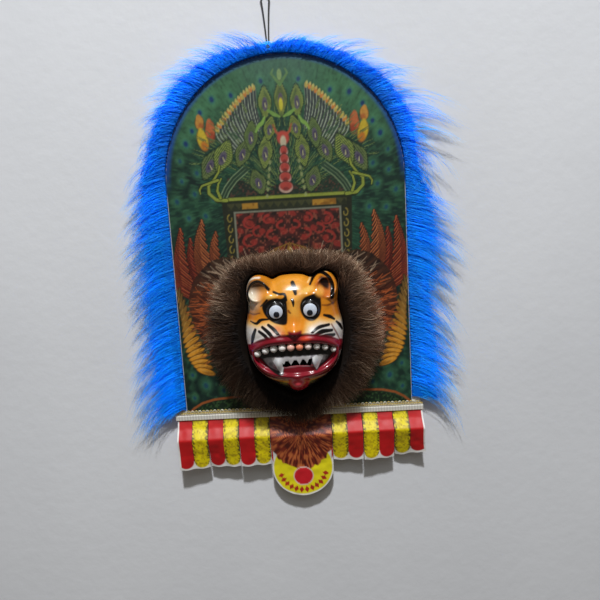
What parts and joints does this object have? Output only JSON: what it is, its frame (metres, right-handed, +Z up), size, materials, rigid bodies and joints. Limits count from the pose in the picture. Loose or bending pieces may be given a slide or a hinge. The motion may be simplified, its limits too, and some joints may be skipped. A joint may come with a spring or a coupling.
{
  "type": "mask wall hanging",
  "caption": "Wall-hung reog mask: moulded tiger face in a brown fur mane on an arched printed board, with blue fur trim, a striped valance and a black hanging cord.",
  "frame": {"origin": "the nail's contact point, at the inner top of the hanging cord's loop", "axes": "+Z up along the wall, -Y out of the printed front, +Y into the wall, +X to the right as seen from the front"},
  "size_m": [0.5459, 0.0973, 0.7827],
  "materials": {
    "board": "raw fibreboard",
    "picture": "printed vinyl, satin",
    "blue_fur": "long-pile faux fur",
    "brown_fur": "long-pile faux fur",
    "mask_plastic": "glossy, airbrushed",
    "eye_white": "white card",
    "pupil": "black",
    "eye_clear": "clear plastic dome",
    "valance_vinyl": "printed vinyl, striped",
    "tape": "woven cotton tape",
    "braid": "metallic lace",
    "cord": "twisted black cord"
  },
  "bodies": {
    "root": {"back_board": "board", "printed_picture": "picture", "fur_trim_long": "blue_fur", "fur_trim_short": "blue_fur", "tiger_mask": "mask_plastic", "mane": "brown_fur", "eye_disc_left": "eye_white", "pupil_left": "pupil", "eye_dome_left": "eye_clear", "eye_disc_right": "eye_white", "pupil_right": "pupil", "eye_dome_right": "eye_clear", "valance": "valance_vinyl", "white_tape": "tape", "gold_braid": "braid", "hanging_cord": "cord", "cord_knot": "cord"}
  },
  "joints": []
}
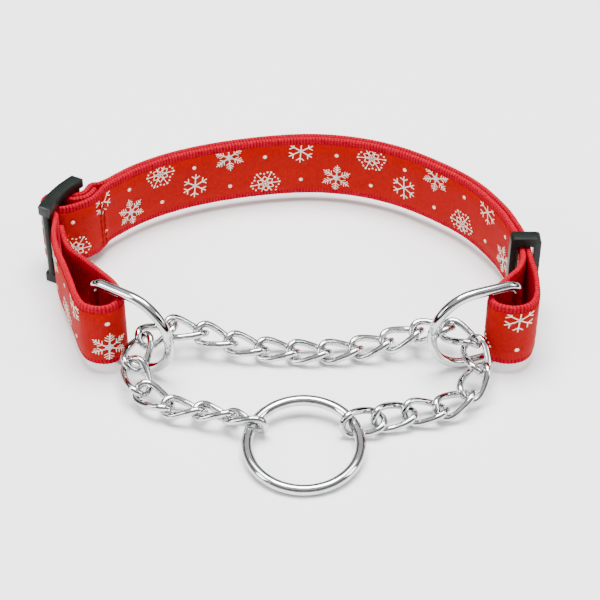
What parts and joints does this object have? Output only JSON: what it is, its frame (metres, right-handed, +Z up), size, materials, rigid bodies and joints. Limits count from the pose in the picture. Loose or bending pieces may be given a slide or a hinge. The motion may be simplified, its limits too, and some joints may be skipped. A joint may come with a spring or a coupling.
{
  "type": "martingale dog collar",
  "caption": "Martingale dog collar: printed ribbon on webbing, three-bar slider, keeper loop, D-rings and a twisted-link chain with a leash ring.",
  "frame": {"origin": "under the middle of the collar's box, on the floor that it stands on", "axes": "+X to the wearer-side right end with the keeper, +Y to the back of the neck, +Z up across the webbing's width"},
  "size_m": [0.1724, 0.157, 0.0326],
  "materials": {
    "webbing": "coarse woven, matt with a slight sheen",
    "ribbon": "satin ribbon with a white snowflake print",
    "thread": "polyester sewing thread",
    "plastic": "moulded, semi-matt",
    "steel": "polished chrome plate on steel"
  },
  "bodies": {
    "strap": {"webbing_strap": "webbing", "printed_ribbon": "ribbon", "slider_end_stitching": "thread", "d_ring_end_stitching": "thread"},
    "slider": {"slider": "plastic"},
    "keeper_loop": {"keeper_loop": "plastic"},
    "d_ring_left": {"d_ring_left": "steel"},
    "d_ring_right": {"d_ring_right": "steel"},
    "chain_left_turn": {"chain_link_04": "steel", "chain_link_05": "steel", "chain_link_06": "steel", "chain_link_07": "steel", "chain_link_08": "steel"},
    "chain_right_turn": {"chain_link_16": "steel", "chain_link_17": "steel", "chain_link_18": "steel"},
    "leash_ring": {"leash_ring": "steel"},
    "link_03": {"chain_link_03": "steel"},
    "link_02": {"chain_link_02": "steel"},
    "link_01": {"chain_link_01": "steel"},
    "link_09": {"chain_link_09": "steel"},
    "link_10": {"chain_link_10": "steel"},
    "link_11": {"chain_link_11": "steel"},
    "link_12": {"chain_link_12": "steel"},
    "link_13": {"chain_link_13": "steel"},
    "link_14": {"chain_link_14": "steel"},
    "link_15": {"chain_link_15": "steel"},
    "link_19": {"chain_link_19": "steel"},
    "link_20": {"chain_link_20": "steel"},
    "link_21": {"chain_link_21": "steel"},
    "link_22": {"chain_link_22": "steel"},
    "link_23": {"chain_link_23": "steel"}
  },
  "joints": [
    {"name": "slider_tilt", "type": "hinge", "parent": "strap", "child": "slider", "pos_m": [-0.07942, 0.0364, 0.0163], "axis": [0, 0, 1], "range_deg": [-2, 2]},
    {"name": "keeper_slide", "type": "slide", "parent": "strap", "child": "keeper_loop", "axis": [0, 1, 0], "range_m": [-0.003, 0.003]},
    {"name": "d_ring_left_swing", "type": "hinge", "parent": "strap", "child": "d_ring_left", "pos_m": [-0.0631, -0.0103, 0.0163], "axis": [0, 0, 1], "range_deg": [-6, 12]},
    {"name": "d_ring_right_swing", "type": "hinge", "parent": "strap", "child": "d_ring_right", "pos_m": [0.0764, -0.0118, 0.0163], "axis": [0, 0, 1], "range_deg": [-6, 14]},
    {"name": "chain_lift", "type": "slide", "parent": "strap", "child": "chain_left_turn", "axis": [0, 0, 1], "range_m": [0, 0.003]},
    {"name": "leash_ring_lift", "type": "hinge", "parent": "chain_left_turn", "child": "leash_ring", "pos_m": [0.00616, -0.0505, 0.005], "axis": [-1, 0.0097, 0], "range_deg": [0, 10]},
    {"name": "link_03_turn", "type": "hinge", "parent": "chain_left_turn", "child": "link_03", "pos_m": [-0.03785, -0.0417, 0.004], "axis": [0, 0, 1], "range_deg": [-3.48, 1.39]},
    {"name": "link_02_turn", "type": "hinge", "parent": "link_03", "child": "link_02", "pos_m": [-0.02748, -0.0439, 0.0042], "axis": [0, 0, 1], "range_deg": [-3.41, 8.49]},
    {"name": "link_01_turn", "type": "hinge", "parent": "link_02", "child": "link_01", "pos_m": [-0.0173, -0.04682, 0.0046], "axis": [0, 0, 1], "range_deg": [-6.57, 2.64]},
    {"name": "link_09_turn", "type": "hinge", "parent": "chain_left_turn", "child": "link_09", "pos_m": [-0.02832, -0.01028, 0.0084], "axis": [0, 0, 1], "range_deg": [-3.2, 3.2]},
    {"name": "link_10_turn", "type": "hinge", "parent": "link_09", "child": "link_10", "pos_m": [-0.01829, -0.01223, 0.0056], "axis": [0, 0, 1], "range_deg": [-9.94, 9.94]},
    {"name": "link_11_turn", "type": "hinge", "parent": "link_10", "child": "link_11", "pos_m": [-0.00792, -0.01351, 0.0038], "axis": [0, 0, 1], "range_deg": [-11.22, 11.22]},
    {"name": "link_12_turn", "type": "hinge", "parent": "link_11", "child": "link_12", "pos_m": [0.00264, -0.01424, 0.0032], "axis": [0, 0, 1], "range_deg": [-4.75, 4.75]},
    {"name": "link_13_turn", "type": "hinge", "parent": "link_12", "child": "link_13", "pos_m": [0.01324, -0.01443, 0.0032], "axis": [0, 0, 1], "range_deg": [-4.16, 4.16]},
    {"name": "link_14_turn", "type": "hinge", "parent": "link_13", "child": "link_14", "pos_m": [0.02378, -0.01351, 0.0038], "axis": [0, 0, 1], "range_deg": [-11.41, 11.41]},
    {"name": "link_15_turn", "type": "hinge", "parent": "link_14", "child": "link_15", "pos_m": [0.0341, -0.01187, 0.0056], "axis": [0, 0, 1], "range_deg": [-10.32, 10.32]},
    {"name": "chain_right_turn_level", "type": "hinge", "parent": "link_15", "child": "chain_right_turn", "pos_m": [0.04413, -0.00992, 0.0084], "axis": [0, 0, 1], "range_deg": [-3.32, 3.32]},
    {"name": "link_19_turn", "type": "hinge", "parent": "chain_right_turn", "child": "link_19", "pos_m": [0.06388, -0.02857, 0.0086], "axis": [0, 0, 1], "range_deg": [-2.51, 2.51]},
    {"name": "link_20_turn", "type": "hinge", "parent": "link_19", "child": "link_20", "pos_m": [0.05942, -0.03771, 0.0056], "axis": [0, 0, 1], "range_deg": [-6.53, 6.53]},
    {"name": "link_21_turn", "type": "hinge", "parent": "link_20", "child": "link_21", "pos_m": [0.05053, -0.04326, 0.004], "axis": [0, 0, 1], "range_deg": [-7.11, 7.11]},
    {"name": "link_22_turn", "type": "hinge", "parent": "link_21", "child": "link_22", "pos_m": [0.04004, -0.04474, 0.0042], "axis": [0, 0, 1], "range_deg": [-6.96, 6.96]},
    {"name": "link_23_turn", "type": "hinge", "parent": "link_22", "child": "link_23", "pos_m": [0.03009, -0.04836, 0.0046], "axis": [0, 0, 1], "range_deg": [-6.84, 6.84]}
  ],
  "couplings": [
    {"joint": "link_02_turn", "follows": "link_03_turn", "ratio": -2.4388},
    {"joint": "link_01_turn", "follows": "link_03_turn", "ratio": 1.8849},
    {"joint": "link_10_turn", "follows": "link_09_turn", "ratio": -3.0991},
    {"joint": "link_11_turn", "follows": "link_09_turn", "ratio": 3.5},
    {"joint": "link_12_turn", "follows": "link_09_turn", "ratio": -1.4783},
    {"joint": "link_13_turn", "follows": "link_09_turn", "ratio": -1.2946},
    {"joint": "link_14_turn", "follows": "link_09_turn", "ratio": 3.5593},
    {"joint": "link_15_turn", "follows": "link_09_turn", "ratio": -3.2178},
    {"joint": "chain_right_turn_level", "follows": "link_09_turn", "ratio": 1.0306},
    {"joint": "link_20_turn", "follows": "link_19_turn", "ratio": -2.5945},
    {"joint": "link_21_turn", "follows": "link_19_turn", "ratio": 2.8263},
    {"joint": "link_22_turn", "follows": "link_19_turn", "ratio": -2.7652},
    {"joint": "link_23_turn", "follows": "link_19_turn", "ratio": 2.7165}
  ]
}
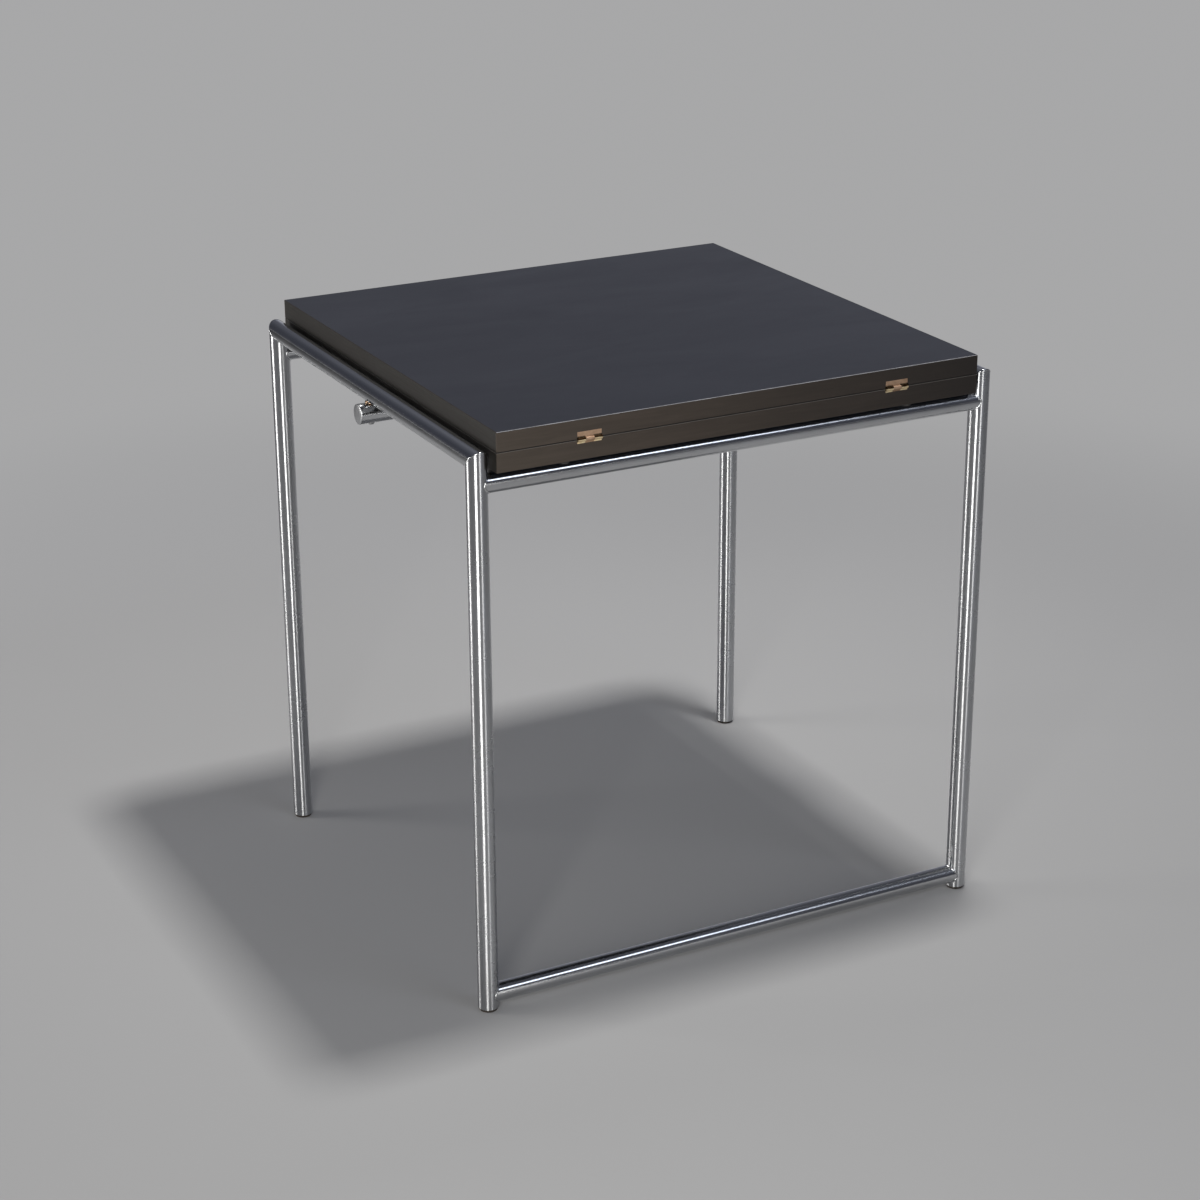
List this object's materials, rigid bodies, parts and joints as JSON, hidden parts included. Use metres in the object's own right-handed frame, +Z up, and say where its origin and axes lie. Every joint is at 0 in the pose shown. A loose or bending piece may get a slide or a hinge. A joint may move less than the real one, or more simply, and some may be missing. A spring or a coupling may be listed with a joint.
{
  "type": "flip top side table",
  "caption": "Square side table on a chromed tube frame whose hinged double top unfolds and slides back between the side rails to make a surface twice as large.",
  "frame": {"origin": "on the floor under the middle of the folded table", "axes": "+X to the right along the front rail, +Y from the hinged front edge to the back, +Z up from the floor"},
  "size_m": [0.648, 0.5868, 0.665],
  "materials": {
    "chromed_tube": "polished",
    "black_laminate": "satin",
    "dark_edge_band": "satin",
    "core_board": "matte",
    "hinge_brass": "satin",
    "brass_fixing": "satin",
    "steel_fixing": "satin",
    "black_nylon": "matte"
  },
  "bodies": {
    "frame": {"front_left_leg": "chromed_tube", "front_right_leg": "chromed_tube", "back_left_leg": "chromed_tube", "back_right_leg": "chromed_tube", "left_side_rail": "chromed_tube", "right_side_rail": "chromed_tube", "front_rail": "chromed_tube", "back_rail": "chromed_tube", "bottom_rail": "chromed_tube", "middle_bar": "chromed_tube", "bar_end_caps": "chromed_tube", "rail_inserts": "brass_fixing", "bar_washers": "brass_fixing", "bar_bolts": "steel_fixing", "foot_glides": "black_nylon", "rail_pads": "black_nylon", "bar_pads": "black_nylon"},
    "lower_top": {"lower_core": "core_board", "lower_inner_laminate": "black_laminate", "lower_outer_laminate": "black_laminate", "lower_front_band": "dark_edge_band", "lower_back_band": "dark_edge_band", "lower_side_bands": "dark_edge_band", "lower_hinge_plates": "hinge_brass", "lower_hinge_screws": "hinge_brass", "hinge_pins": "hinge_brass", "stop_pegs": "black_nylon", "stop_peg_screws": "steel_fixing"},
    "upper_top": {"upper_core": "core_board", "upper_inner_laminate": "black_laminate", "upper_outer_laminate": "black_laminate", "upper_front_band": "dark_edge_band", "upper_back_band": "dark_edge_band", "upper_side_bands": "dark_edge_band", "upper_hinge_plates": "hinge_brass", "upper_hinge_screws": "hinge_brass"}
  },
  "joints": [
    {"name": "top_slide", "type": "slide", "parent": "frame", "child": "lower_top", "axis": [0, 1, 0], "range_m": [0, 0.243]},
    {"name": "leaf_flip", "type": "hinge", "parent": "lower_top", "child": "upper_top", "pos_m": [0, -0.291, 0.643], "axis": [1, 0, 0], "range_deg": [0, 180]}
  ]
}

····················

PROBLEM TO WORK ON: Look through the records and count each line that holds "origin". Write only the total.

REPLY: 4